There’s not much point in summarising the plot of the movie. The tale of Dracula has been filmed so many times that it’s a genre to itself. The central conceit of this film, and its biggest departure from the book, is that Mina is somehow the resurrection of Dracula’s long lost bride. To this end there’s a prologue showing Dracula as Vlad the Impaler before he chose to become immortal, and explaining that the reason he turned his back on God is that when his beloved wife killed herself (thinking that he had been slain in battle) she doomed herself to hell. So he chose to turn his back on God and become an undead destroyer of all that is good and pure out of spite.

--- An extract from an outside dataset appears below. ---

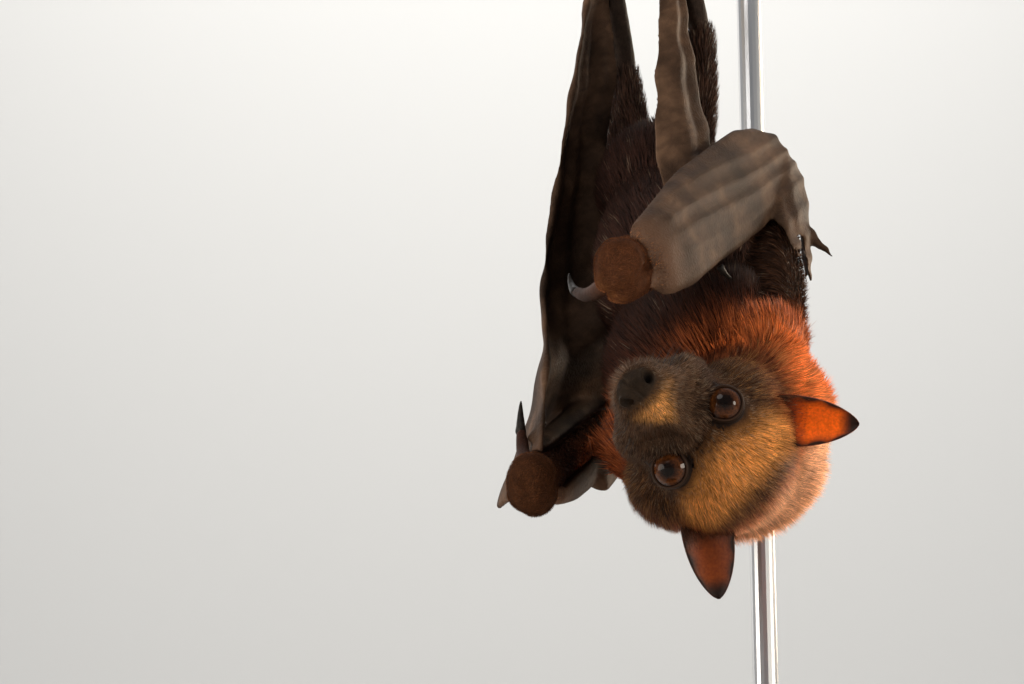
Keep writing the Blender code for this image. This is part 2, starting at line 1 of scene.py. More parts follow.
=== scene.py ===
# %% [markdown]
# # A fruit bat at rest
# This lesson dresses a life-size model of a small fruit bat, a little red flying fox, that hangs
# head down from a cut branch on a display stand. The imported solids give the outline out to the
# tips of the coat. Here the flesh becomes one soft skin inside that outline, the coat is laid over
# it as thousands of thin tufts, and the eyes, ears, wings, claws, branch and stand are finished.

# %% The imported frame
import math

import bmesh
import bpy
import numpy as np
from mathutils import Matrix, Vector
from mathutils.bvhtree import BVHTree


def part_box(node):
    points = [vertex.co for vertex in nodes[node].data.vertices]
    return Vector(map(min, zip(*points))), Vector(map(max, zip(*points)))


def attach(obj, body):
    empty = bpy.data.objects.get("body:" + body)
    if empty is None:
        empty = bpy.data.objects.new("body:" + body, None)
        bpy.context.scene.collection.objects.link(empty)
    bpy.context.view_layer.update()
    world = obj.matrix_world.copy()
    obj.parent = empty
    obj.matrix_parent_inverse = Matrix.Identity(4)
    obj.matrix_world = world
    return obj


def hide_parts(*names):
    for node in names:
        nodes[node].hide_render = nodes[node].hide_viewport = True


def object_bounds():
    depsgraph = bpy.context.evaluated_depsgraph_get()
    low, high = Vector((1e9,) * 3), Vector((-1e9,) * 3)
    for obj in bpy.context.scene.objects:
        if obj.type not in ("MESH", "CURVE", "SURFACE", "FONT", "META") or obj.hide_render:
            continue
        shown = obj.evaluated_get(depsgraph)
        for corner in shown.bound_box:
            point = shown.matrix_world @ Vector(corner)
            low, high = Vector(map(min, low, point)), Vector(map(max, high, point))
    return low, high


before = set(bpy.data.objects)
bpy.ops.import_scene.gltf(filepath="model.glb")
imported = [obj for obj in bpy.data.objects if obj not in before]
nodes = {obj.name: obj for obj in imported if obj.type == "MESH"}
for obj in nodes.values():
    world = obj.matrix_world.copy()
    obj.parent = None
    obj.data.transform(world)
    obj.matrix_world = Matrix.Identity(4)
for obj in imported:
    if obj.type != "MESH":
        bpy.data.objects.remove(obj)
cad_box = [list(corner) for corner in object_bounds()]
MM = 0.001
SIDES = {"left": 1.0, "right": -1.0}
print("nodes", len(nodes), "box", cad_box)

# %% [markdown]
# ## Directions on the body
# Every place on an animal is easier to name from the animal than from the room: so far ahead of
# the eyes, so far to its left, so far up. `Axes` keeps such a set of directions. The head is
# turned and the trunk hangs, so each has its own. The solids were drawn from the same values.


# %% Directions on the body
def unit(v):
    v = np.asarray(v, float)
    return v / np.maximum(np.linalg.norm(v, axis=-1, keepdims=True), 1e-12)


class Axes:
    """The directions of a part of the body. Places on it are millimetres ahead, left and up."""

    def __init__(self, ahead, left):
        self.ahead = unit(ahead)
        self.up = unit(np.cross(self.ahead, left))
        self.left = np.cross(self.up, self.ahead)
        self.origin = np.zeros(3)

    def along(self, ahead, left, up):
        return unit(self.ahead * ahead + self.left * left + self.up * up)

    def at(self, ahead, left, up):
        return self.origin + MM * (self.ahead * ahead + self.left * left + self.up * up)

    def read(self, points):
        away = (np.asarray(points) - self.origin) / MM
        return away @ self.ahead, away @ self.left, away @ self.up


def middle(node):
    low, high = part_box(node)
    return np.array((low + high) / 2)


HEAD = Axes((-0.385, -0.922, 0.053), (-0.640, 0.225, -0.736))
between_eyes = (middle("eye_left") + middle("eye_right")) / 2
HEAD.origin = between_eyes + MM * (HEAD.ahead * 1.0 + HEAD.up * 0.6)
TRUNK = Axes((-0.130, 0.490, 0.862), (-0.695, 0.575, -0.432))  # its "up" is the belly side
TRUNK.origin = np.array((6.8, -30.9, 250.7)) * MM
EYE_RADIUS = 5.6
print("between the eyes", HEAD.origin, "head's ahead", HEAD.ahead)

# %% [markdown]
# ## Camera
# The bat is seen from in front and a little below, as it is when it hangs in a tree. The camera
# is placed first.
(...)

From there on the movie very closely follows what I know of the book. Jonathan Harker is sent to the castle of the mysterious Count Dracula in Transylvania. Eventually he becomes trapped in the Count’s castle while the Count travels to London to wreak havoc. Jonathan’s fiance Mina is staying with her childhood friend Lucy when Dracula turns up to turn Lucy into an undead vampire herself then seduce Mina. Lucy’s three suitors (an American cowboy, a psychiatrist and an English Lord) band together with the enigmatic Abraham Van Helsing to become reluctant vampire slayers. When Jonathan eventually escapes Dracula’s castle he rushes back to London and joins the others in a desperate bid to destroy Dracula before he can claim Mina as his own.

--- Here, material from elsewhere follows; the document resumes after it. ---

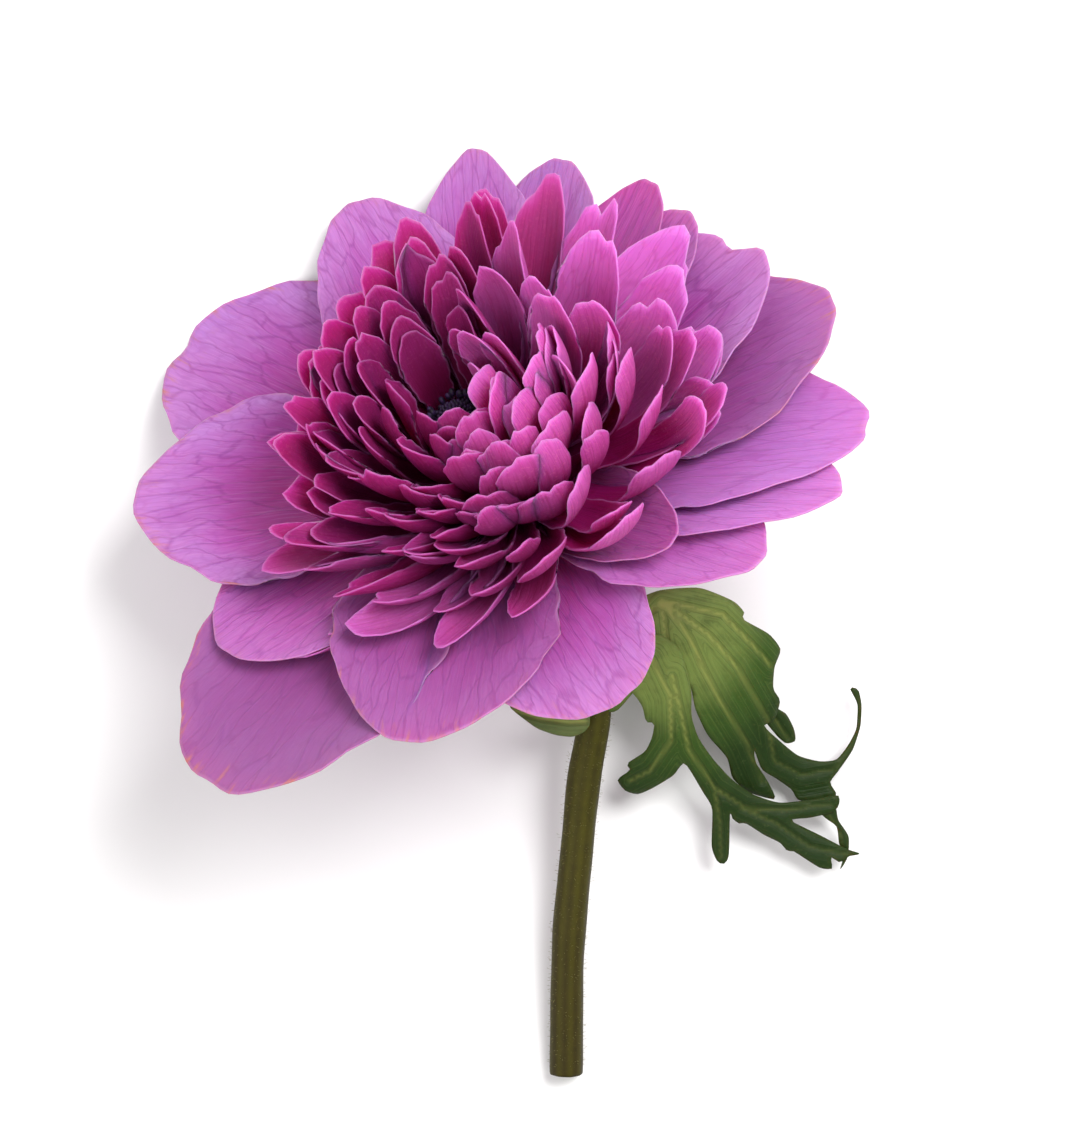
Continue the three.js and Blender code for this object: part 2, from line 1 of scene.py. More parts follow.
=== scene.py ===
# %% [markdown]
# Looks for a double anemone that lies on a table
# The CAD frame holds the exact, faceted flower. This script builds the same flower again with thin, smooth
# petals, veined tepals, a downy stem and cut leaves, and lays each fine piece over the CAD node that it
# stands for. The CAD solids could be smoothed and coloured instead. They are replaced because they have
# few faces and blunt rims, and a flower is judged by its thin, uneven margins. Shapes are worked out in
# millimetres, as in the CAD, and become metres when a mesh is made.

# %% Load the frame
import math

import bpy
import numpy as np
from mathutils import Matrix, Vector
from mathutils.geometry import delaunay_2d_cdt


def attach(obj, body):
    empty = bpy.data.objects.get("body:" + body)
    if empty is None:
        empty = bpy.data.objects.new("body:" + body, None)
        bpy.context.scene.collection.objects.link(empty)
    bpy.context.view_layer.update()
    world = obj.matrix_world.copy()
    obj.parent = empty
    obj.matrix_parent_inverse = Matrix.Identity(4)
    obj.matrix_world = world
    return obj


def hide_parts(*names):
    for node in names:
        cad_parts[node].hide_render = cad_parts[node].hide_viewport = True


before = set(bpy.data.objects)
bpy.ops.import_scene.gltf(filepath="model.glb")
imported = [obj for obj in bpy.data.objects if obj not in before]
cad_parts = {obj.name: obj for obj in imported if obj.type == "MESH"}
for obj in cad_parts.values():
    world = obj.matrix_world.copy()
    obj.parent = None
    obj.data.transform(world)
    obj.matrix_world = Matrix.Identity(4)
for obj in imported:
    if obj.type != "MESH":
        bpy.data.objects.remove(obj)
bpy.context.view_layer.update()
print("CAD nodes:", ", ".join(sorted(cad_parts)))

# %% [markdown]
# The bloom's own frame
# Its root is a point above the table. Its axis leans back from straight up by TILT, towards a direction
# that is LEAN degrees left of +Y. Azimuth 0 lies along OUT, to the right, and azimuth 90 along SIDE, which
# points down and away to the back. The petals could be built flat and turned afterwards by a matrix. Three
# vectors do the same here, because the step from the bloom's frame to the table's is then one readable
# line.

# %% Placing things in the bloom
BLOOM_AT = np.array([-2.3, 16.4, 27.0])
TILT = math.radians(43)
LEAN = math.radians(26)
AXIS = np.array([-math.sin(LEAN) * math.sin(TILT), math.cos(LEAN) * math.sin(TILT), math.cos(TILT)])
OUT = np.array([math.cos(LEAN), math.sin(LEAN), 0.0])
SIDE = np.cross(AXIS, OUT)


def in_bloom(points):
    """Points of the bloom's frame, x outward, y sideways and z along the axis, in the frame of the part."""
    return BLOOM_AT + points[..., :1] * OUT + points[..., 1:2] * SIDE + points[..., 2:] * AXIS


print("The bloom's axis:", np.round(AXIS, 3))

# %% [markdown]
# One formula for every petal
# A petal is a midrib and a width. The midrib starts at the root and its elevation turns steadily from rise
# to climb, its heading from skew by turn. Across it lies an arc that cups towards the axis. Petals could
# be sculpted by hand or bent from planes with modifiers. One formula is used because the real petals are
# all of one kind and differ only in length, slope, cup and twist, so that a row of numbers is enough for
# each.

# %% Settings of a petal
# lengths and widths are in millimetres, angles in degrees, and the rest are shares
PETAL = dict(
    root_r=3.9, root_h=-1.3, late=1, skew=0, turn=0, curl=0,
    base=0.4, widest=0.6, shoulder=0.75, left=1, right=1,
    tip=0.35, point=1.3, notch=0, notch_at=0, ragged=0,
    cup=50, twist=0, roll=0, wave=0, waves=2, phase=0,
)


def settings_of(petals):
    """A reader: value(key) holds that setting of every petal, shaped to fit petals by rows by columns."""
    def value(key):
        return np.array([{**PETAL, **p}[key] for p in petals], float)[:, None, None]

    return value


print("Settings that shape a petal:", ", ".join(PETAL))

# %% [markdown]
# The midrib of a real petal isn't a plain arc: it stands up at the foot, leans out and often curls at the
# tip. A Bezier curve could follow it. Here it is walked in small steps, each along the heading that holds
# there, because the slope at the foot and at the tip can then be given outright.

# %% Midribs
STEPS = 48


def heading(value, t):
    """Elevation and heading of the midrib at t, in radians.

    elevation(t) = rise + (climb - rise) t^late + curl over the last 0.3, heading(t) = skew + turn t^late
    """
    swing = t ** value("late")
    curl = value("curl") * np.clip((t - 0.7) / 0.3, 0, 1) ** 2
    elevation = np.radians(value("rise") + (value("climb") - value("rise")) * swing + curl)
    return elevation, np.radians(value("skew") + value("turn") * swing)


def midribs(value, s):
    """Points of the midribs at s: even steps along the heading are added up, with straight lines between."""
    middle_of_step = (np.arange(STEPS)[None, None, :] + 0.5) / STEPS
    elevation, bearing = heading(value, middle_of_step)
    step = np.stack([np.cos(elevation) * np.cos(bearing), np.cos(elevation) * np.sin(bearing),
                     np.sin(elevation)], -1)
    step = step[:, 0] * value("length") / STEPS
    midrib = np.concatenate([np.zeros((len(step), 1, 3)), np.cumsum(step, 1)], 1)
    midrib[..., 0] += value("root_r")[:, 0]
    midrib[..., 2] += value("root_h")[:, 0]
    at = np.clip(s * STEPS, 0, STEPS)
    k = np.minimum(at.astype(int), STEPS - 1)
    which = np.arange(len(s))[:, None, None]
    part = (at - k)[..., None]
    return midrib[which, k] * (1 - part) + midrib[which, k + 1] * part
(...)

It’s a very Victorian adventure story, full of the sort of things I expect from British adventures of the time. The exotic American stereotype, the proper British gentlemen, the train rides to distant and savage lands at the edge of the reach of the British empire… it all feels very familiar, and Coppola captures that aspect of it quite well. That’s where the movie is most faithful to the book, is in recreating a world on the edge of the industrial age when there were still wonders to be found on distant continents while at home the age of science was just beginning.

Something I had not known about the film before researching it for this review was that Coppola had chosen to do the movie with almost no computer effects of post production trickery. Almost every visual trick was done in camera using things like rear projection, forced perspective, backwards filming, turning the camera on angles, double exposures and such. It means that aside from a very few special effect shots here and there this movie could have been made the same way fifty years earlier – and what an amazing thing it would have been then! It just shows how jaded we have become in the modern age of digital special effects that we take for granted that anything is possible on film, so we’re not particularly wowed when seemingly impossible things are presented to us.

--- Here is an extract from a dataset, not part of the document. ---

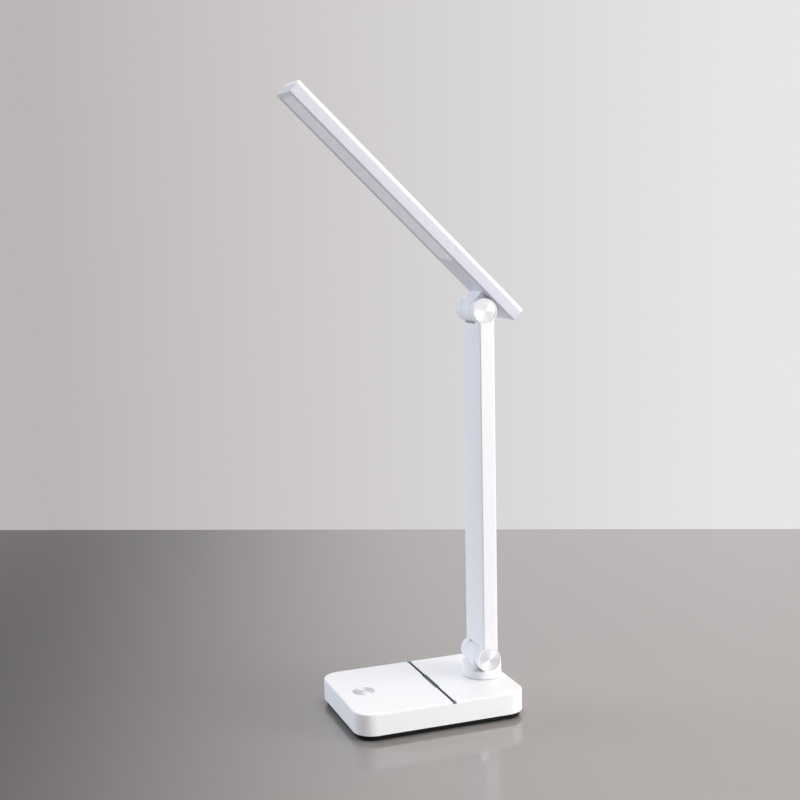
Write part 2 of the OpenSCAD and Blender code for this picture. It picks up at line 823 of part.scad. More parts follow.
module hinge_nut() {
    difference() {
        translate([0, pin_seat_y + pin_head_t / 2, 0]) rotate([90, 0, 0])
            cylinder(r = pin_head_r, h = pin_head_t, center = true, $fn = 6);
        rod_y(pin_r + pin_fit, arm_w);
    }
}

module friction_washers() {
    for (s = [-1, 1]) difference() {
        rod_y_from(friction_washer_r, s * barrel_w / 2, s * cheek_in);
        rod_y(pin_r + snug_fit, 2 * (cheek_in + over));
    }
}

module hinge_caps() {
    for (s = [-1, 1]) rod_y_from(cap_r, s * cap_y, s * (cap_y + cap_t));
}

module lower_hinge_pin() {
    color("silver") in_arm() hinge_pin();
}

module lower_hinge_nut() {
    color("silver") in_arm() hinge_nut();
}

module lower_friction_washers() {
    color("gray") in_arm() friction_washers();
}

module lower_hinge_caps() {
    color("gainsboro") in_arm() hinge_caps();
}

module upper_hinge_pin() {
    color("silver") at_upper_hinge() hinge_pin();
}

module upper_hinge_nut() {
    color("silver") at_upper_hinge() hinge_nut();
}

module upper_friction_washers() {
    color("gray") at_upper_hinge() friction_washers();
}

module upper_hinge_caps() {
    color("gainsboro") at_upper_hinge() hinge_caps();
}

// ---- arm ----

module eye_pair() {
    for (s = [-1, 1]) rod_y_from(eye_r, s * cheek_in, s * cheek_out);
}

// bores through both eyes: the pin's hole, the head and nut seats, and the cap seats
module eye_bores() {
    rod_y(pin_r + pin_fit, arm_w + 2 * over);
    for (s = [-1, 1]) {
        rod_y_from(cap_r - cap_ledge, s * pin_seat_y, s * (cheek_out + over));
        rod_y_from(cap_r + pin_fit, s * cap_y, s * (cheek_out + over));
    }
}

// section of the arm, its crowned front towards -X
module arm_section() {
    translate([arm_edge_x, -arm_w / 2]) square([arm_t / 2 - arm_edge_r - arm_edge_x, arm_w]);
    translate([0, -arm_edge_y]) square([arm_t / 2, 2 * arm_edge_y]);
    for (y = [-arm_edge_y, arm_edge_y]) {
        translate([arm_edge_x, y]) circle(arm_edge_r);
        translate([arm_t / 2 - arm_edge_r, y]) circle(arm_edge_r);
    }
    intersection() {
        translate([crown_x, 0]) circle(crown_r, $fn = crown_fn);
        translate([-arm_t / 2 - arm_crown - over, -crown_half_w])
            square([arm_t / 2 + arm_crown + over, 2 * crown_half_w]);
    }
}

module arm_frame() {
    color("whitesmoke") in_arm() difference() {
        union() {
            translate([arm_offset, 0, 0])
                linear_extrude(arm_l) arm_section();
            eye_pair();
            translate([0, 0, arm_l]) eye_pair();
        }
        // fork slots
        for (z = [-eye_r - over, arm_l - slot_end])
            translate([-eye_r - over, -cheek_in, z])
                cube([2 * (eye_r + over), 2 * cheek_in, slot_end + eye_r + over]);
        eye_bores();
        translate([0, 0, arm_l]) eye_bores();
        // hollow behind the front wall, and the wider seat of the back cover
        translate([arm_offset + arm_wall - arm_t / 2, -channel_w / 2, channel_end])
            cube([arm_t, channel_w, arm_l - 2 * channel_end]);
        translate([cover_x, -cover_w / 2, channel_end - arm_ledge])
            cube([arm_t, cover_w, arm_l - 2 * channel_end + 2 * arm_ledge]);
        // wire holes in the two end walls
        translate([arm_offset, 0, slot_end - over])
            cylinder(r = passage_r, h = arm_l - 2 * (slot_end - over));
    }
}

module arm_back_cover() {
    len = arm_l - 2 * channel_end + 2 * arm_ledge - 2 * snug_fit;
    color("whitesmoke") in_arm() {
        translate([cover_x, -cover_w / 2 + snug_fit, channel_end - arm_ledge + snug_fit])
            cube([arm_cover_t, cover_w - 2 * snug_fit, len]);
        // snap ribs that grip the hollow's side walls
        for (s = [-1, 1], k = [0.2, 0.5, 0.8])
            translate([cover_x - snap_rib_h,
                       s * (channel_w / 2 - snug_fit - rib_t / 2) - rib_t / 2,
                       channel_end + k * (arm_l - 2 * channel_end) - snap_rib_l / 2])
                cube([snap_rib_h + eps, rib_t, snap_rib_l]);
    }
}

module arm_wire() {
    color("white") in_arm() translate([arm_offset, 0, slot_end + wire_end])
        cylinder(r = wire_r, h = arm_l - 2 * (slot_end + wire_end));
}

// ---- lamp head ----

module head_bracket() {
    color("whitesmoke") in_head() difference() {
        union() {
            rod_y(eye_r, barrel_w);
            translate([-eye_r, -barrel_w / 2, 0]) cube([2 * eye_r, barrel_w, head_z]);
            translate([-spigot_l / 2, -spigot_w / 2, head_z - eps])
                cube([spigot_l, spigot_w, frame_floor + eps]);
        }
        rod_y(pin_r + pin_fit, barrel_w + 2 * over);
        for (s = [-1, 1])
            translate([s * clamp_screw_x, 0, clamp_z - clamp_screw_reach - screw_hole_spare])
                cylinder(r = small_screw_r + pin_fit,
                         h = clamp_screw_reach + screw_hole_spare + eps);
    }
}

module bracket_clamp() {
    color("silver") in_head() difference() {
        translate([0, 0, clamp_z]) plate(clamp_l, clamp_w, clamp_corner_r, clamp_t);
        for (s = [-1, 1]) translate([s * clamp_screw_x, 0, clamp_z - eps])
            cylinder(r = small_screw_r + snug_fit, h = clamp_t + 2 * eps);
    }
}

module bracket_screws() {
    color("silver") in_head() for (s = [-1, 1])
        translate([s * clamp_screw_x, 0, clamp_z + clamp_t]) mirror([0, 0, 1])
            small_screw(clamp_t + clamp_screw_reach);
}

module head_frame() {
    color("whitesmoke") in_head() difference() {
        union() {
            translate([head_mid_x, 0, head_z])
                soft_bar(head_l, head_w, frame_side_h, 0, head_low_edge_r);
            translate([head_mid_x, 0, cover_z - eps])
                plate(head_l - 2 * frame_rim_out, head_w - 2 * frame_rim_out,
                      head_inner_r - snug_fit, frame_rim_h + eps);
        }
        translate([head_mid_x, 0, frame_floor_z])
            plate(head_l - 2 * frame_rim_in, head_w - 2 * frame_rim_in,
                  head_inner_r - snug_fit - frame_rim_t, head_t);
        // light window
        translate([window_x, 0, head_z - eps])
            plate(window_l, window_w, window_corner_r, frame_floor + 2 * eps);
        // hole for the bracket's spigot
        translate([-spigot_l / 2 - pin_fit, -spigot_w / 2 - pin_fit, head_z - eps])
            cube([spigot_l + 2 * pin_fit, spigot_w + 2 * pin_fit, frame_floor + 2 * eps]);
    }
}

module head_cover() {
    color("white") in_head() {
        difference() {
            translate([head_mid_x, 0, cover_z])
                soft_bar(head_l, head_w, head_top_z - cover_z, head_top_edge_r, 0);
            translate([head_mid_x, 0, cover_z - eps])
                plate(head_l - 2 * head_wall, head_w - 2 * head_wall,
                      head_inner_r, head_ceiling_z - cover_z + eps);
        }
        // ribs that carry the LED board
        for (k = [-1, 0, 1])
            translate([window_x + k * led_board_l * 0.4 - rib_t / 2, -led_board_w / 2,
                       led_board_z + led_board_t])
                cube([rib_t, led_board_w, led_board_rib_h + eps]);
    }
}

module diffuser() {
    color("antiquewhite") in_head() translate([window_x, 0, 0]) {
        translate([0, 0, diffuser_z])
            plate(diffuser_l, diffuser_w, window_corner_r, diffuser_t);
        // the face that fills the light window
        translate([0, 0, head_z + diffuser_recess])
            plate(window_l - 2 * snug_fit, window_w - 2 * snug_fit, window_corner_r - snug_fit,
                  frame_floor - diffuser_recess + eps);
    }
}

module led_board() {
    color("gainsboro") in_head() translate([window_x, 0, led_board_z])
        plate(led_board_l, led_board_w, led_board_corner_r, led_board_t);
}

module leds() {
    color("khaki") in_head() for (k = [0 : led_count - 1], s = [-1, 1])
        translate([window_x + (k - (led_count - 1) / 2) * led_pitch - led_l / 2,
                   s * led_board_w / 4 - led_w / 2, led_board_z - led_t])
            cube([led_l, led_w, led_t]);
}

module head_wire() {
    color("white") in_head()
        translate([-clamp_l / 2 - wire_end, 0, led_board_z - wire_r - snug_fit])
            rotate([0, -90, 0])
                cylinder(r = wire_r, h = window_gap - clamp_l / 2 + head_wire_lap);
}

base_shell();
base_plate();
anti_slip_pad();
base_screws();
ballast_plate();
battery_foam();
battery();
control_board();
board_screws();
switch_body();
switch_plunger();
button_cap();
button_ring();
groove_liner();
charging_socket();
socket_board();
turntable();
slide_washer();
stop_washer();
spindle_nut();
lower_hinge_pin();
lower_hinge_nut();
lower_friction_washers();
lower_hinge_caps();
arm_frame();
arm_back_cover();
arm_wire();
upper_hinge_pin();
upper_hinge_nut();
upper_friction_washers();
upper_hinge_caps();
head_bracket();
bracket_clamp();
bracket_screws();
head_frame();
head_cover();
diffuser();
led_board();
leds();
head_wire();
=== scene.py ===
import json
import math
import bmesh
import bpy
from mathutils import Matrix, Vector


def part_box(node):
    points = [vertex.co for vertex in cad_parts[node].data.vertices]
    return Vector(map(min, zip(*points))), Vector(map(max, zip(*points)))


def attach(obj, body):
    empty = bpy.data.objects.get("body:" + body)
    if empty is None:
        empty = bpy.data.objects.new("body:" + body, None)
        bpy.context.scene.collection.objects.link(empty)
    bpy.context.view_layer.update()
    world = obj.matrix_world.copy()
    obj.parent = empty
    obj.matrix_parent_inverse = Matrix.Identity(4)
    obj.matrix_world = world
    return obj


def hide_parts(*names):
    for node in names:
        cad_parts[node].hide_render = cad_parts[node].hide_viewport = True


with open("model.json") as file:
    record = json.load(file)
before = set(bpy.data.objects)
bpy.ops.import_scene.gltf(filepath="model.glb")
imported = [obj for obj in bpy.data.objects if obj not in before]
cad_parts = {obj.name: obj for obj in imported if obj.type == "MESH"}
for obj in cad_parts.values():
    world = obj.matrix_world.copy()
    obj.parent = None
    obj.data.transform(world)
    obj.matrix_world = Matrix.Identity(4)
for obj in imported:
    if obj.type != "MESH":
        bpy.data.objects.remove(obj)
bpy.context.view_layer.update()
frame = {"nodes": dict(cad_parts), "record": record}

# %% [markdown]
# # A folding desk lamp: looks for a finished assembly
#
# The solids of the lamp are loaded above as a fixed frame: a base with a battery, a post that
# swivels, a slim arm with a hinge at each end, and a long flat head. This lesson gives each
# of them the finish of the real thing, and models the small turned and stamped pieces whose
# edges catch the light. Nothing in the frame is moved, so the joints keep working.

nodes = frame["nodes"]
record = frame["record"]
MM = 0.001


def linear(hex_colour):
    """A colour written as in any paint program, turned to the linear values a shader wants."""
    parts = [int(hex_colour[k:k + 2], 16) / 255 for k in (1, 3, 5)]
    return [p / 12.92 if p <= 0.04045 else ((p + 0.055) / 1.055) ** 2.4 for p in parts] + [1.0]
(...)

The cast that Coppola has collected for this movie is astonishing. I enjoy seeing Cary Elwes getting work of course, and Anthony Hopkins is as always great as Van Helsing. I won’t say that Keanu Reeves’ performance is anything particularly grand, but the stuffy hero of the story isn’t really what the tale is about. Indeed it might work FOR the movie in some way that Jonathan Harker is so wooden and forgettable, because after all this is a movie about Dracula. That’s the title of the film of course. What a Dracula they got too! I can’t imagine anybody else besides Gary Oldman in this particular role. he has the deeply unsettling madness to portray Count Dracula in every stage of his descent. We see him as the elderly and eccentric Count in his castle, surrounded by a strange supernatural air. We see him as the suave lover in London wooing Mina. We see him as a gruesome monster. He is a jilted lover, a cold-blooded rapist and killer, a soulless undead monster – and all the time he has a slightly tragic and sympathetic air. It’s an absolutely stellar performance, especially considering the mountains of prosthetics and pounds of make-up that Oldman had to perform through.

Given all the thing I actually do like about the movie, it’s a little puzzling to me that as a whole I can’t really say it’s all that good. Maybe it’s because it’s too artsy for a star-laden action monster flick. Maybe it’s that the story itself is too firmly lodged in an outdated and almost archaic view of the world. The movie is too over-produced to be enjoyable as pure cheese and too bizarre to work as summer movie pap. In that regard it reminds me somewhat of the David Lynch Dune. I can’t really enjoy it as much as I’d like because I feel as if it’s hammering me over the head at every turn saying “Look! See how clever I am?” I enjoyed watching it again, but if I want a good vampire movie I’m much more likely to put in Lost Boys any day of the week.


January 15, 2011 - Posted by | daily reviews | , , , , ,


  1. I think for all the mythology that has accreted around Bram Stoker’s Dracula, the actual story can only bear so much weight heaped upon it. Your comparison with Dune rings true — so many layers of style and design piled upon the core story that it falls flat.

    Comment by Jeff | January 16, 2011 | Reply

  2. Cary Elwes was also in another Drac. treatment: Shadow of the Vampire (2000)

    Most wierdest Dracula: “Dracula: Pages from a Virgin’s Diary”, Guy Maddin(!)’s silent-movie treatment of the Royal Winnipeg Ballet(!!)’s version of the story.

    Comment by Doc Wheat | January 16, 2011 | Reply

    • Heh. The ballet one sounds great – I’ve got to find that!